Alfred Nobel decreed that this award should be conferred on someone who, in the opinion of the Committee, should have done the most or the best work to promote fraternity between nations for the abolition and reduction of standing armies and for the holding and promotion of peace congresses.
As to the first, I do not know that I have done very much myself to promote fraternity between nations but I do know that there can be no more important purpose for any man's activity or interests.
So far as abolishing arms are concerned, those of Nobel's day are now out of date, but I know, as you do, that if the arms which man's genius has created today to replace them are ever used they will destroy us all. So they must be themselves destroyed.
As for the promotion of peace congresses we have had our meetings and assemblies, but the promotion through them of the determined and effective will to peace displaying itself in action and policy remains to be achieved.

 
Lester B. Pearson
 

I stress the strength of our economy because it is essential to the strength of our nation. And what is true in our case is true in the case of other countries. Their strength in the struggle for freedom depends on the strength of their economic and their social progress. We would be badly mistaken to consider their problems in military terms alone. For no amount of arms and armies can help stabilize those governments which are unable or unwilling to achieve social and economic reform and development. Military pacts cannot help nations whose social injustice and economic chaos invite insurgency and penetration and subversion. The most skillful counter-guerrilla efforts cannot succeed where the local population is too caught up in its own misery to be concerned about the advance of communism.

 
John F. Kennedy
 

We are a small nation. Our military strength in proportion to the mighty armaments of modern nations can never be considerable.
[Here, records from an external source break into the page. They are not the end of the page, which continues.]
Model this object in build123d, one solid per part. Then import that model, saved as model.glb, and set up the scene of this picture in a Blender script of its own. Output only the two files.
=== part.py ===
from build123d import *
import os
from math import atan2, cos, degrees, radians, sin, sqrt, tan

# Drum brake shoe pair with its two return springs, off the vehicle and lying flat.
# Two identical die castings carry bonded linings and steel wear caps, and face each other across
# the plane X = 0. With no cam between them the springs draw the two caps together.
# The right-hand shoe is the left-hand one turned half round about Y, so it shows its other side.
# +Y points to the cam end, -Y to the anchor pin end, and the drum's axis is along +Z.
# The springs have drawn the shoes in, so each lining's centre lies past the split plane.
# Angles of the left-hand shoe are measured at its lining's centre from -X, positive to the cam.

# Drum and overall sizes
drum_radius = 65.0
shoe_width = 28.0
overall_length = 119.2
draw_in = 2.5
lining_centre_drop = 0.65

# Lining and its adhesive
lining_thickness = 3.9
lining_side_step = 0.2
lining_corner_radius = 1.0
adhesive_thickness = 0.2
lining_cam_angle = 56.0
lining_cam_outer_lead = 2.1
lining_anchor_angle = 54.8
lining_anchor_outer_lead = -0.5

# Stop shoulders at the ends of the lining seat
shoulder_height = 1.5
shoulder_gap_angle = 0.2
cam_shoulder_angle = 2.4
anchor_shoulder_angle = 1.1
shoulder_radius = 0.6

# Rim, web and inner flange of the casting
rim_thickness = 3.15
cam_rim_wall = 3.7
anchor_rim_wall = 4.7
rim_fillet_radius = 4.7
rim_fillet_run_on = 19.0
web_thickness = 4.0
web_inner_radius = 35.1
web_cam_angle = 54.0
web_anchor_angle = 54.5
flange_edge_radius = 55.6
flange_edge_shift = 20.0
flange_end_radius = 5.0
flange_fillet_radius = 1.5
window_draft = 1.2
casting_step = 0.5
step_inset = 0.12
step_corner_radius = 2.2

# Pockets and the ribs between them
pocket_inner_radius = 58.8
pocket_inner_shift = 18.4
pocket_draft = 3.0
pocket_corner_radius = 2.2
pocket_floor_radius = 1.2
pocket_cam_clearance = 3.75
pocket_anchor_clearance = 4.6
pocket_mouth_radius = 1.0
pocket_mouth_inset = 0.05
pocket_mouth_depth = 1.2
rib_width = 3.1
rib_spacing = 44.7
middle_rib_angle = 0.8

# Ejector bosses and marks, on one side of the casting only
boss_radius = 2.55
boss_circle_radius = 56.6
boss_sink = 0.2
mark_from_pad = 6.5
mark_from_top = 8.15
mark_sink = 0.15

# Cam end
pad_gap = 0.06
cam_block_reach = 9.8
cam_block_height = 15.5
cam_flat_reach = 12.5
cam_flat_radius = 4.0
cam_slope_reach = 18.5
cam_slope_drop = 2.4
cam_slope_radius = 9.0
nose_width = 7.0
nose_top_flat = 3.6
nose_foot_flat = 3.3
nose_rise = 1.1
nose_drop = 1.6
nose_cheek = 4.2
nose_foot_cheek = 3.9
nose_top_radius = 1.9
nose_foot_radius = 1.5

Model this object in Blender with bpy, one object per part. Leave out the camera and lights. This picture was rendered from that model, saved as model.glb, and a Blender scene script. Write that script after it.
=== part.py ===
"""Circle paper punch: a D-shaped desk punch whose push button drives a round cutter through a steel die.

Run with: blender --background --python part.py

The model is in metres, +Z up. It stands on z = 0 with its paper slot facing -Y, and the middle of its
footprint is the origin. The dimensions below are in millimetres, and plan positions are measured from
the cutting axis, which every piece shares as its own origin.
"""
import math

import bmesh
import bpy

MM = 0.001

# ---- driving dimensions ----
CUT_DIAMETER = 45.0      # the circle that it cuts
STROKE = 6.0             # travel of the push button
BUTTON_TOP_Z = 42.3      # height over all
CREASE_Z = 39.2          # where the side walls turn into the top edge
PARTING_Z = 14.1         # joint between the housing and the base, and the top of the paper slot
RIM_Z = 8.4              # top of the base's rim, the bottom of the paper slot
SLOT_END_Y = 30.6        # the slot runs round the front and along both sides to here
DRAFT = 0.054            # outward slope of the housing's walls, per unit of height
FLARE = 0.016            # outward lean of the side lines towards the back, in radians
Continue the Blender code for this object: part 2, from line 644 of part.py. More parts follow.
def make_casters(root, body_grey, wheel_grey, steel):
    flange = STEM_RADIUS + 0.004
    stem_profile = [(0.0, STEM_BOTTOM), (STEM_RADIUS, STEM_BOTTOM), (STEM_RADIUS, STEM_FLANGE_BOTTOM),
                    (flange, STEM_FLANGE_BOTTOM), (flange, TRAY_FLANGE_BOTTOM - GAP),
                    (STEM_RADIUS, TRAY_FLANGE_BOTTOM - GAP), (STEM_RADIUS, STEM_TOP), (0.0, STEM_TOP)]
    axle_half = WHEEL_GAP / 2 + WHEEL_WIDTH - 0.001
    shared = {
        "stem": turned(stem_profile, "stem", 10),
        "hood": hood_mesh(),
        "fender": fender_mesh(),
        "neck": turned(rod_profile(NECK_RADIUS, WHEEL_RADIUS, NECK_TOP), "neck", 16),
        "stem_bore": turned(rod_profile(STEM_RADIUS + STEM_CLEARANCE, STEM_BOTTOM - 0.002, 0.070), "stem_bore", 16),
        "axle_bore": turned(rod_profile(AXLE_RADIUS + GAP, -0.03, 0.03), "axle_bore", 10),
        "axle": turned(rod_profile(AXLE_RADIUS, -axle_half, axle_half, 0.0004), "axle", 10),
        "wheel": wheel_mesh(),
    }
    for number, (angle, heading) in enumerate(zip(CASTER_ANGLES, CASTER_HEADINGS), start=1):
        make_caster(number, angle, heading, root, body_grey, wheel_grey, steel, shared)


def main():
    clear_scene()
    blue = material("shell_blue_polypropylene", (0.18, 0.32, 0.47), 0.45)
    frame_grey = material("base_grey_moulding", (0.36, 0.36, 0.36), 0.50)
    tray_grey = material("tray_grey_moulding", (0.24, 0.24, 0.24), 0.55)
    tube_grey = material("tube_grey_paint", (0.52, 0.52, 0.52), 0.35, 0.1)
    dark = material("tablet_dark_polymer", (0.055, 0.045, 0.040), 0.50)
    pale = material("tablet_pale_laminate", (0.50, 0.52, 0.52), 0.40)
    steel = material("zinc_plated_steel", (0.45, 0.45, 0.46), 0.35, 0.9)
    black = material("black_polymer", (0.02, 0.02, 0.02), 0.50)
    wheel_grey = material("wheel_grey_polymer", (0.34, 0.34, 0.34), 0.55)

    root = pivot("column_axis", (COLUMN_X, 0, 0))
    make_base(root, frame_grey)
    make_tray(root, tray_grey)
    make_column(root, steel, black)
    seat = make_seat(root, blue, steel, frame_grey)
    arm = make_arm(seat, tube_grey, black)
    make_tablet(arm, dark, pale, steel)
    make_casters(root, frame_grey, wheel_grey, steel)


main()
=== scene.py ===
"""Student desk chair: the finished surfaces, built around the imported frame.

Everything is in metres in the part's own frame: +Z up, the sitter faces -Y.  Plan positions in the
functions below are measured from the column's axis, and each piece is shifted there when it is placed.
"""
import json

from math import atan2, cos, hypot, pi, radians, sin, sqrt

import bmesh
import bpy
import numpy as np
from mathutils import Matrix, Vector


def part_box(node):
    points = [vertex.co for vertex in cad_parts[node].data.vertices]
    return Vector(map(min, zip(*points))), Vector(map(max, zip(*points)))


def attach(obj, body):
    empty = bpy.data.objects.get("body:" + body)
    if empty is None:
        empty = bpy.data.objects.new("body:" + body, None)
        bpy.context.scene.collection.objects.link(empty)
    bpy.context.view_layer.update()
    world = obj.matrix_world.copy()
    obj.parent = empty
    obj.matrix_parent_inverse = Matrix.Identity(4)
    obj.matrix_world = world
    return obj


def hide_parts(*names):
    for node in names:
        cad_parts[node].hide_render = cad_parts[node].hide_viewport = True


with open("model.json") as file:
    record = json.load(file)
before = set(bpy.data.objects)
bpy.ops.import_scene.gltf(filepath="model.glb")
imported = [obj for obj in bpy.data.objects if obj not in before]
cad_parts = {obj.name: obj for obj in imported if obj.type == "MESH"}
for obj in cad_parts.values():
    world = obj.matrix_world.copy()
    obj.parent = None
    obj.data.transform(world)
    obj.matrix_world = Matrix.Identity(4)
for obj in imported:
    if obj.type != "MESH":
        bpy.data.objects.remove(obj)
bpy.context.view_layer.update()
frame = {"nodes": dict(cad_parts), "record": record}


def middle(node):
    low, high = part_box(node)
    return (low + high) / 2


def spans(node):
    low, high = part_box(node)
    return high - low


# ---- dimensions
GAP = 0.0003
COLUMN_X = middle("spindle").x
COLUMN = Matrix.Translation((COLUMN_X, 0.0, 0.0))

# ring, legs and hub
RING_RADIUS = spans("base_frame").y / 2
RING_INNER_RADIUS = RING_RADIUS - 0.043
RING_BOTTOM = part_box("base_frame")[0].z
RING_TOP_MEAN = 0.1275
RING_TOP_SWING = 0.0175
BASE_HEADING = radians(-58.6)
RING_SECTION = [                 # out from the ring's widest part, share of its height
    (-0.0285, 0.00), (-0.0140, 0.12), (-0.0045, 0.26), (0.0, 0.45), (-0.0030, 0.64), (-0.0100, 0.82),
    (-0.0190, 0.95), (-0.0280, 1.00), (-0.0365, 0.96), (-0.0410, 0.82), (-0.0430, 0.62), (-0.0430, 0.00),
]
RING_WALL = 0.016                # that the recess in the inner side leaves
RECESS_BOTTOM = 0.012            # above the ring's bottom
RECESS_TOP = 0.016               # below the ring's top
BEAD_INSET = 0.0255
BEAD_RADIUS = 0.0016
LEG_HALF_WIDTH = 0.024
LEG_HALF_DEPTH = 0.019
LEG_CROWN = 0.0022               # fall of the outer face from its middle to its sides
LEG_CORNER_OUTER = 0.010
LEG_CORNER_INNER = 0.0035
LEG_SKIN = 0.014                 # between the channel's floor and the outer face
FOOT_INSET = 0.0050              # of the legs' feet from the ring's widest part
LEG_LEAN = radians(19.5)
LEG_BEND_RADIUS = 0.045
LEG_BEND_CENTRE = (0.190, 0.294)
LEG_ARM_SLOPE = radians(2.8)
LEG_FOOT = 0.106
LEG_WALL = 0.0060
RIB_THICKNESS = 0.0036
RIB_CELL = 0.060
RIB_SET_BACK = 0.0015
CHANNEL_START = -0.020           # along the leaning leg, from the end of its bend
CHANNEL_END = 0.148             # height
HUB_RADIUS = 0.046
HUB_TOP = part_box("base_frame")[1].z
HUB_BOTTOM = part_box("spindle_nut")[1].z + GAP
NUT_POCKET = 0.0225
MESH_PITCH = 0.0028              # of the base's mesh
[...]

Our strength as a nation will depend upon our economic freedom, and upon our moral and intellectual force. In these we can become a shining light in the world.

 
Michael Collins
 

The Charter of the United Nations expresses the noblest aspirations of man: abjugation of force in the settlement of disputes between states; the assurance of human rights and fundamental freedoms for all without distinction as to race, sex, language or religion; the safeguarding of international peace and security.
But these, too, as were the phrases of the Covenant, are only words; their value depends wholly on our will to observe and honour them and give them content and meaning. The preservation of peace and the guaranteeing of man's basic freedoms and rights require courage and eternal vigilance: courage to speak and act — and if necessary, to suffer and die — for truth and justice; eternal vigilance, that the least transgression of international morality shall not go undetected and unremedied.
These lessons must be learned anew by each succeeding generation, and that generation is fortunate indeed which learns from other than its own bitter experience. This Organization and each of its members bear a crushing and awesome responsibility: to absorb the wisdom of history and to apply it to the problems of the present, in order that future generations may be born, and live, and die, in peace.